In Section 2.1 it was established, as a first result, that the AZ31 magnesium alloy showed the best superplastic properties (i.e., it reached the maximum displacement at the dome apex in a free-forming process) at 753 K and for pressure values between 0.2 and 0.4 MPa (see Figure 3). These test conditions were used to carry out free-forming tests at constant pressure. Figure 7 shows the experimental dimensionless displacement–time H–t curves obtained by carrying out free-forming tests at two values of pressure, p₁ = 0.2 MPa and p₂ = 0.4 MPa, which were kept constant. Figure 7 shows that, to reach a unit dimensionless displacement (and, therefore, to obtain a hemisphere) (H = 1), doubling the applied pressure involved a reduction in the forming time by about 84%.

The recording of these curves allowed determining, through Equation (4), the parameter m for different ranges of H. Figure 8 shows the obtained m–H curve.

The next step required estimating the value of the K parameter. For this purpose, once the value of m was known for each interval of the displacement reached at the apex of the dome (Figure 8), an inverse analysis was applied using different numerical simulations of the free-forming process carried out for different values of the K parameter. For each interval of the reached dimensionless displacement, starting from a preset value of the K parameter, the corresponding forming time, t_H, was determined using FEM for each used value of K. Through Equation (5), the F(K) function was calculated for each interval of the dimensionless displacement measured at the apex of the dome. Figure 9 shows, for each adopted interval of H, the trend of F(K) as the parameter K varied.

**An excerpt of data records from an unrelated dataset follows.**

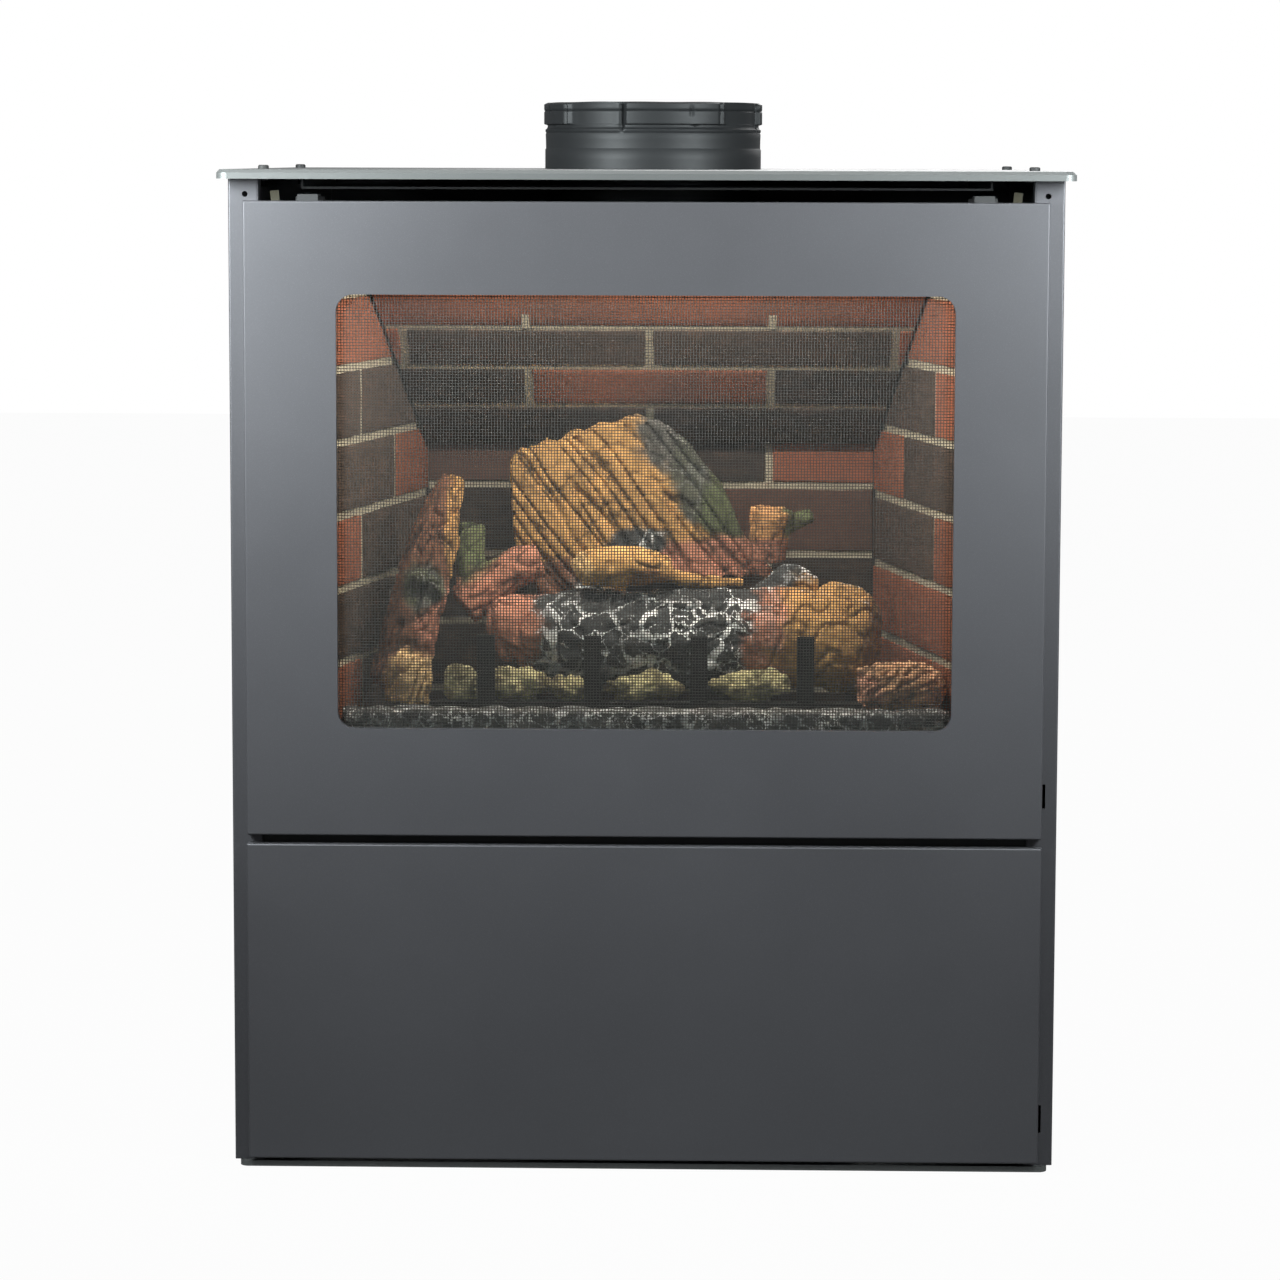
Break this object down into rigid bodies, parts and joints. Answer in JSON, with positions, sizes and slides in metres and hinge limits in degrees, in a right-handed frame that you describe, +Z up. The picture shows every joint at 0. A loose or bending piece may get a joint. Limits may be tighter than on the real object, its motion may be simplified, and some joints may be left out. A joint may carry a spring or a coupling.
{
  "type": "pedestal gas stove",
  "caption": "Free-standing sheet-steel gas stove with a coaxial top vent, lift-off screened front, brick-lined log fire and a drop-down door over the controls.",
  "frame": {"origin": "centre of the bounding box's bottom face, on the floor under the base plate", "axes": "+Z up, the front with the window and door faces -Y, +X to the right seen from the front"},
  "size_m": [0.5888, 0.46, 0.751],
  "materials": {
    "casing_paint": "satin metallic",
    "top_paint": "satin metallic",
    "black_steel": "matte black",
    "collar_paint": "satin black",
    "flue_steel": "dull",
    "galvanised": "galvanised",
    "zinc_yellow": "yellow zinc plated",
    "brick": "painted fibre brick",
    "glass": "clear ceramic glass",
    "gasket": "braided rope",
    "screen_wire": "black wire",
    "log_ceramic": "painted fibre",
    "charcoal": "charred fibre",
    "ember": "loose fibre",
    "burner_steel": "heat stained",
    "valve_metal": "cast",
    "tube_metal": "drawn",
    "brass_fitting": "turned",
    "black_plastic": "moulded",
    "red_plastic": "moulded",
    "magnet": "moulded",
    "pin_steel": "turned"
  },
  "bodies": {
    "stove": {"base_plate": "top_paint", "left_side_panel": "casing_paint", "right_side_panel": "casing_paint", "rear_panel": "casing_paint", "top_plate": "top_paint", "casing_screws": "black_steel", "front_cross_rail": "black_steel", "mid_rail": "black_steel", "top_heat_shield": "black_steel", "firebox_stands": "galvanised", "firebox_floor": "black_steel", "firebox_walls": "black_steel", "firebox_roof": "black_steel", "firebox_front_plate": "black_steel", "air_intake_duct": "galvanised", "outer_air_collar": "collar_paint", "inner_flue_collar": "flue_steel", "brick_panel_left": "brick", "brick_panel_right": "brick", "brick_panel_rear_lower": "brick", "brick_panel_rear_upper": "brick", "glass_frame": "black_steel", "window_glass": "glass", "glass_gasket": "gasket", "latch_screws": "pin_steel", "hinge_brackets": "black_steel", "magnet_catches": "magnet", "burner_tray": "burner_steel", "ember_strip": "charcoal", "log_grate": "black_steel", "rear_log": "log_ceramic", "front_log": "charcoal", "left_log": "log_ceramic", "left_rear_log": "log_ceramic", "cross_log": "log_ceramic", "stump_log": "log_ceramic", "right_bark_chunk": "log_ceramic", "ember_chunks": "ember", "pilot_assembly": "burner_steel", "gas_valve": "valve_metal", "igniter_body": "black_plastic", "switch_housing": "black_plastic", "control_bracket": "galvanised", "gas_tubes": "tube_metal", "gas_fittings": "brass_fitting"},
    "front_surround": {"front_face": "casing_paint", "front_hanger_tabs": "black_steel", "mesh_screen": "screen_wire", "mesh_retainer": "black_steel"},
    "door": {"lower_door": "casing_paint", "lower_door_heat_shield": "galvanised", "lower_door_pins": "pin_steel"},
    "left_latch": {"left_glass_latch": "zinc_yellow"},
    "right_latch": {"right_glass_latch": "zinc_yellow"},
    "shutter": {"air_shutter": "burner_steel"},
    "spindle": {"gas_knob_spindle": "pin_steel"},
    "main_knob": {"gas_knob": "black_plastic"},
    "flame_height_knob": {"flame_knob": "black_plastic"},
    "spark_button": {"igniter_button": "red_plastic"},
    "rocker": {"switch_rocker": "black_plastic"}
  },
  "joints": [
    {"name": "front_lift", "type": "slide", "parent": "stove", "child": "front_surround", "axis": [0, 0, 1], "range_m": [0, 0.008]},
    {"name": "lower_door_hinge", "type": "hinge", "parent": "stove", "child": "door", "pos_m": [0, -0.2175, 0.01], "axis": [1, 0, 0], "range_deg": [0, 90]},
    {"name": "left_latch_turn", "type": "hinge", "parent": "stove", "child": "left_latch", "pos_m": [-0.254, -0.2105, 0.664], "axis": [0, 1, 0], "range_deg": [0, 35], "stiffness_Nm_per_rad": 0.05, "springref_deg": -20.05},
    {"name": "right_latch_turn", "type": "hinge", "parent": "stove", "child": "right_latch", "pos_m": [0.254, -0.2105, 0.664], "axis": [0, -1, 0], "range_deg": [0, 35], "stiffness_Nm_per_rad": 0.05, "springref_deg": -20.05},
    {"name": "air_shutter_pull", "type": "slide", "parent": "stove", "child": "shutter", "axis": [0, -1, 0], "range_m": [0, 0.012]},
    {"name": "gas_knob_push", "type": "slide", "parent": "stove", "child": "spindle", "axis": [0, 1, 0], "range_m": [0, 0.005], "stiffness_N_per_m": 400, "springref_m": -0.003},
    {"name": "gas_knob_turn", "type": "hinge", "parent": "spindle", "child": "main_knob", "pos_m": [0.045, -0.17, 0.124], "axis": [0, -1, 0], "range_deg": [0, 180]},
    {"name": "flame_knob_turn", "type": "hinge", "parent": "stove", "child": "flame_height_knob", "pos_m": [0.092, -0.17, 0.124], "axis": [0, -1, 0], "range_deg": [0, 150]},
    {"name": "igniter_push", "type": "slide", "parent": "stove", "child": "spark_button", "axis": [0, 1, 0], "range_m": [0, 0.007], "stiffness_N_per_m": 800, "springref_m": -0.003},
    {"name": "rocker_tilt", "type": "hinge", "parent": "stove", "child": "rocker", "pos_m": [-0.035, -0.147, 0.075], "axis": [-1, 0, 0], "range_deg": [0, 16]}
  ]
}
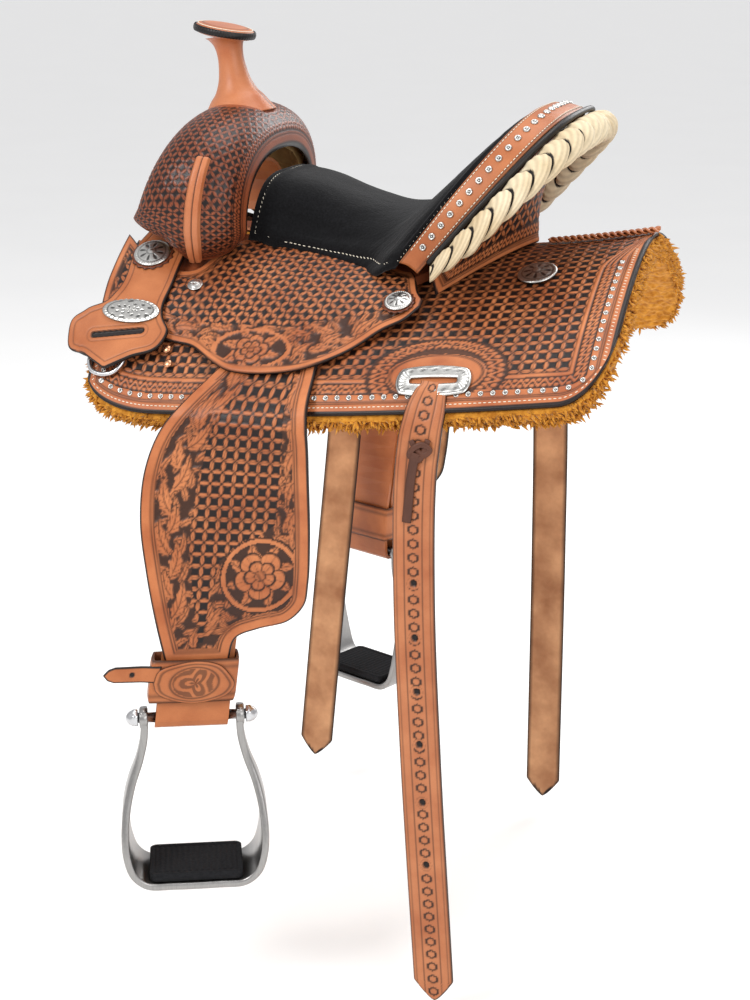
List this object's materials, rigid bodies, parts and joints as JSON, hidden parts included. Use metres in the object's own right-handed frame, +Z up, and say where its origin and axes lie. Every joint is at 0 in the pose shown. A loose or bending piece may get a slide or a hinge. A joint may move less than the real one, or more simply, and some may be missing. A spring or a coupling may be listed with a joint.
{
  "type": "western saddle",
  "caption": "Western saddle with a roping horn, carved leather covers, a rope-wound cantle, fleece-lined skirts, fenders, metal stirrups and hanging billets.",
  "frame": {"origin": "on the mid-plane, mid-length of the skirts, at the underside of the fleece at the crown of the arch, where a rack or the horse's back carries the saddle", "axes": "+X to the tail, +Y to the horse's right (off side), +Z up"},
  "size_m": [0.6017, 0.734, 1.0176],
  "materials": {
    "tree_wood": "bare wood under rawhide, hidden inside",
    "horn_metal": "cast, hidden inside",
    "swell_leather": "basket-stamped and smooth reddish tan leather, satin",
    "black_binding": "black edge leather, satin",
    "suede": "black suede, matt",
    "tooled_leather": "carved and basket-stamped tan leather with dark dye in the ground, satin",
    "fleece": "golden sheep fleece",
    "rawhide_rope": "cream rawhide over rope",
    "plain_leather": "smooth natural tan leather, satin",
    "engraved_silver": "engraved silver plate with darkened ground",
    "steel": "stainless steel",
    "stirrup_aluminium": "brushed aluminium",
    "tread_rubber": "ribbed black rubber"
  },
  "bodies": {
    "saddle": {"left_skirt": "tooled_leather", "left_fleece": "fleece", "right_skirt": "tooled_leather", "right_fleece": "fleece", "tree_left_bar": "tree_wood", "tree_right_bar": "tree_wood", "seat_pad": "suede", "ground_seat": "tree_wood", "left_seat_jockey": "tooled_leather", "right_seat_jockey": "tooled_leather", "swell_cover": "swell_leather", "tree_fork": "tree_wood", "gullet_cover": "swell_leather", "left_swell_welt": "swell_leather", "right_swell_welt": "swell_leather", "horn_neck_wrap": "swell_leather", "horn_core": "horn_metal", "horn_cap": "swell_leather", "horn_cap_binding": "black_binding", "cantle_back_cover": "tooled_leather", "tree_cantle": "tree_wood", "cantle_face_band": "tooled_leather", "cantle_rope": "rawhide_rope", "cantle_piping": "black_binding", "rear_skirt_braid": "plain_leather", "left_latigo_plate": "plain_leather", "left_oval_plate": "engraved_silver", "right_latigo_plate": "plain_leather", "right_oval_plate": "engraved_silver", "left_slot_plate": "engraved_silver", "right_slot_plate": "engraved_silver", "left_front_concho": "engraved_silver", "left_seat_concho": "engraved_silver", "left_rear_concho": "engraved_silver", "left_jockey_screw": "engraved_silver", "right_front_concho": "engraved_silver", "right_seat_concho": "engraved_silver", "right_rear_concho": "engraved_silver", "right_jockey_screw": "engraved_silver"},
    "left_dee": {"left_dee_ring": "steel"},
    "right_dee": {"right_dee_ring": "steel"},
    "left_fender": {"left_fender": "tooled_leather", "left_stirrup_loop": "plain_leather", "left_hobble_strap": "plain_leather"},
    "right_fender": {"right_fender": "tooled_leather", "right_stirrup_loop": "plain_leather", "right_hobble_strap": "plain_leather"},
    "left_leather": {"left_stirrup_leather": "plain_leather"},
    "right_leather": {"right_stirrup_leather": "plain_leather"},
    "left_stirrup": {"left_stirrup_frame": "stirrup_aluminium", "left_stirrup_tread": "tread_rubber", "left_stirrup_bolt": "steel"},
    "right_stirrup": {"right_stirrup_frame": "stirrup_aluminium", "right_stirrup_tread": "tread_rubber", "right_stirrup_bolt": "steel"},
    "left_rear_billet": {"left_rear_billet": "plain_leather"},
    "right_rear_billet": {"right_rear_billet": "plain_leather"},
    "right_front_billet": {"right_front_billet": "plain_leather"}
  },
  "joints": [
    {"name": "left_leather_swing", "type": "hinge", "parent": "saddle", "child": "left_leather", "pos_m": [-0.128, -0.262, -0.062], "axis": [0, 1, 0], "range_deg": [-12, 35]},
    {"name": "left_fender_lift", "type": "hinge", "parent": "left_leather", "child": "left_fender", "pos_m": [-0.128, -0.2635, -0.061], "axis": [-1, 0, 0], "range_deg": [0, 60]},
    {"name": "left_stirrup_tilt", "type": "hinge", "parent": "left_fender", "child": "left_stirrup", "pos_m": [-0.13625, -0.30215, -0.432], "axis": [0.9135, 0.4067, 0], "range_deg": [-50, 50]},
    {"name": "left_rear_billet_lift", "type": "hinge", "parent": "saddle", "child": "left_rear_billet", "pos_m": [0.108, -0.264, -0.066], "axis": [-1, 0, 0], "range_deg": [0, 75]},
    {"name": "left_dee_rock", "type": "hinge", "parent": "saddle", "child": "left_dee", "pos_m": [-0.264, -0.2043, -0.0664], "axis": [-0.9955, 0.0923, -0.0208], "range_deg": [0, 5]},
    {"name": "right_leather_swing", "type": "hinge", "parent": "saddle", "child": "right_leather", "pos_m": [-0.128, 0.262, -0.062], "axis": [0, 1, 0], "range_deg": [-12, 35]},
    {"name": "right_fender_lift", "type": "hinge", "parent": "right_leather", "child": "right_fender", "pos_m": [-0.128, 0.2635, -0.061], "axis": [1, 0, 0], "range_deg": [0, 60]},
    {"name": "right_stirrup_tilt", "type": "hinge", "parent": "right_fender", "child": "right_stirrup", "pos_m": [-0.13625, 0.30215, -0.432], "axis": [0.9135, -0.4067, 0], "range_deg": [-8, 50]},
    {"name": "right_rear_billet_lift", "type": "hinge", "parent": "saddle", "child": "right_rear_billet", "pos_m": [0.108, 0.264, -0.066], "axis": [1, 0, 0], "range_deg": [0, 75]},
    {"name": "right_dee_rock", "type": "hinge", "parent": "saddle", "child": "right_dee", "pos_m": [-0.264, 0.2043, -0.0664], "axis": [0.9955, 0.0923, 0.0208], "range_deg": [0, 5]},
    {"name": "right_front_billet_lift", "type": "hinge", "parent": "saddle", "child": "right_front_billet", "pos_m": [-0.135, 0.2285, -0.139], "axis": [1, 0, 0], "range_deg": [-40, 0]}
  ]
}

From Figure 9 it can be seen that the minimum of the F(K) function was zero when 0 ≤ H ≤ 0.6, while the function assumed a value of approximately 0.0025 for 0.6 < H ≤ 0.8 and approximately 0.016 for 0.8 < H ≤ 1. Figure 10 highlights the trend of the K–H curve.

4. Discussions

The results of the characterization procedure of the AZ31 superplastic magnesium alloy are shown in Figure 8 and Figure 10. The results are represented in terms of m–H (Figure 8) and K–H (Figure 10) curves. Figure 8 underlines that the parameter m tended to decrease during the free-forming process (and, therefore, with the equivalent strain) except for a slight increase for 0.4 < H ≤ 0.6. Even the parameter K tended to decrease with the dimensionless displacement, H, during the free-forming process, except for a slight increase for 0.4 < H ≤ 0.6 (see Figure 10). To evaluate the reliability of the obtained m and K values, numerical simulations of the free-forming process were performed at constant pressure p₁ = 0.2 MPa and p₂ = 0.4 MPa. Figure 11 shows the comparison between the H–t curves obtained numerically and experimentally. Figure 11 shows that the error made in predicting the forming time concerning the experimental value was slightly more than 8% for p = 0.4 MPa and less than 9% for p = 0.2 MPa in the interval 0.2 ≤ H ≤ 1.

The constitutive function in Equation (1) with values of the parameters m and K varying according to Equation (2) was used to predict the H–t curve, even for pressure values different from those used to characterize the material. Therefore, a free-forming test with a pressure p = 0.3 MPa was experimentally performed and simulated by FEM. Figure 12 shows the obtained H–t curves. Figure 12 shows that the error made in predicting the H–t curve was qualitatively small. This error was just over 8% in the range of 0.2 ≤ H ≤ 1. The errors evaluated in the performed tests were low (less than 9%) and assumed the greatest values in the range 0.8 < H ≤ 1, i.e., when the function F(K) did not reach zero perfectly due to the reached value of K. The maximum predicting error was determined in the range 0.8 < H ≤ 1, since the metal sheet was close to the breaking point. Near the breaking point, the behavior of the material depends on other phenomena, such as cavitation, growth of grains, and their interactions, which limit material formation.

5. Conclusions

This work proposed a simple procedure for the characterization of 1.0 mm thick plates made of AZ31 superplastic magnesium alloy; it was based on a numerical–experimental approach. This procedure is associated with a simple equation that models the behavior of superplastic materials. The simplest mathematical equation that models the behavior of a superplastic material is a power law function between stress and strain rate. The material parameters, called m and K, were not considered as material constants (unlike the literature on the characterization of materials through the use of the free-forming test), but as parameters depending on the equivalent strain. The procedure adopted in this work to determine these parameters required a numerical–experimental approach. The experimental test consisted of a free-forming process at constant pressure whose output was represented by the H–t curve, i.e., the variation over time of the dimensionless displacement measured at the apex of the dome. Through the experimental tests, it was first possible to identify the variation of the parameter m with the dimensionless displacement. Then, using an inverse analysis based on the finite element method, it was possible to draw the variation of the K parameter with the same dimensionless displacement. Once the m and K parameters were determined, numerical simulations of the free-forming process were carried out at constant pressure, and the pressure values belonged to the range adopted for the characterization of the material. The results of the numerical simulations, in terms of the H–t curve, were compared with the experimental results of the same free-forming tests. The recorded errors were lower than 9%, thus increasing the reliability of the values of the m and K parameters determined using the simple material characterization procedure proposed in this work.